* [Data shown]
──────
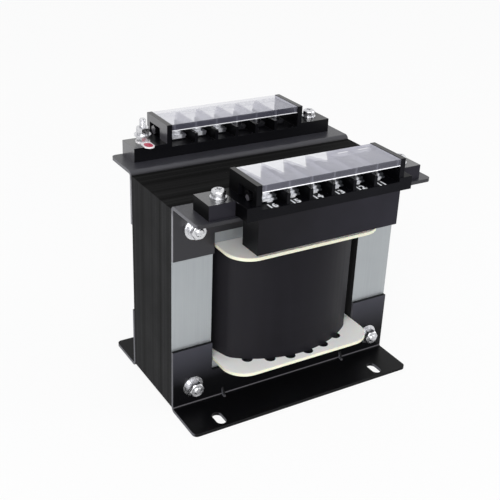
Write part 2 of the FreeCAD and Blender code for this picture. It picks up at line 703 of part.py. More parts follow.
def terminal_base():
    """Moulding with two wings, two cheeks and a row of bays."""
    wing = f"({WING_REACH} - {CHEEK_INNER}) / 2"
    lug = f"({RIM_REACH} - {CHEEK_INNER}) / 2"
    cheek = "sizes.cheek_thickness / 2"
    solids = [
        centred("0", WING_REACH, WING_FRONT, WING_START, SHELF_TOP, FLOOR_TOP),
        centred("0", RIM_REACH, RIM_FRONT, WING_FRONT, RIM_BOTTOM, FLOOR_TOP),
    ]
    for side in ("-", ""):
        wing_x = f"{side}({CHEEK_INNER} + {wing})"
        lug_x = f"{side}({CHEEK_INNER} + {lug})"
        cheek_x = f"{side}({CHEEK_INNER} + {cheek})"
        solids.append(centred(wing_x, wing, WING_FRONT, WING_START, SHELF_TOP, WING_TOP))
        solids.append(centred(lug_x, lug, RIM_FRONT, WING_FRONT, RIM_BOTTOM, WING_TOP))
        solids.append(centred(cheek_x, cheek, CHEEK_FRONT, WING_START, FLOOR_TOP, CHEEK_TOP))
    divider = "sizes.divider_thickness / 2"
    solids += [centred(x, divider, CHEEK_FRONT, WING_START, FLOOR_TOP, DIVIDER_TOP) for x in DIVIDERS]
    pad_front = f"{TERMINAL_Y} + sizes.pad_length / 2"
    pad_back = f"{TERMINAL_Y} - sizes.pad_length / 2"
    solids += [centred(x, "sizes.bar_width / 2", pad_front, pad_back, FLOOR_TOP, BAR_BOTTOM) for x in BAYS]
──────
* [Directions for this task] Print the material once more, exactly.

* [Reply]
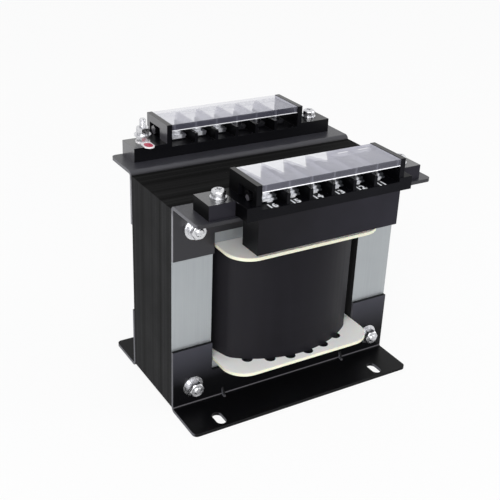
Write part 2 of the FreeCAD and Blender code for this picture. It picks up at line 703 of part.py. More parts follow.
def terminal_base():
    """Moulding with two wings, two cheeks and a row of bays."""
    wing = f"({WING_REACH} - {CHEEK_INNER}) / 2"
    lug = f"({RIM_REACH} - {CHEEK_INNER}) / 2"
    cheek = "sizes.cheek_thickness / 2"
    solids = [
        centred("0", WING_REACH, WING_FRONT, WING_START, SHELF_TOP, FLOOR_TOP),
        centred("0", RIM_REACH, RIM_FRONT, WING_FRONT, RIM_BOTTOM, FLOOR_TOP),
    ]
    for side in ("-", ""):
        wing_x = f"{side}({CHEEK_INNER} + {wing})"
        lug_x = f"{side}({CHEEK_INNER} + {lug})"
        cheek_x = f"{side}({CHEEK_INNER} + {cheek})"
        solids.append(centred(wing_x, wing, WING_FRONT, WING_START, SHELF_TOP, WING_TOP))
        solids.append(centred(lug_x, lug, RIM_FRONT, WING_FRONT, RIM_BOTTOM, WING_TOP))
        solids.append(centred(cheek_x, cheek, CHEEK_FRONT, WING_START, FLOOR_TOP, CHEEK_TOP))
    divider = "sizes.divider_thickness / 2"
    solids += [centred(x, divider, CHEEK_FRONT, WING_START, FLOOR_TOP, DIVIDER_TOP) for x in DIVIDERS]
    pad_front = f"{TERMINAL_Y} + sizes.pad_length / 2"
    pad_back = f"{TERMINAL_Y} - sizes.pad_length / 2"
    solids += [centred(x, "sizes.bar_width / 2", pad_front, pad_back, FLOOR_TOP, BAR_BOTTOM) for x in BAYS]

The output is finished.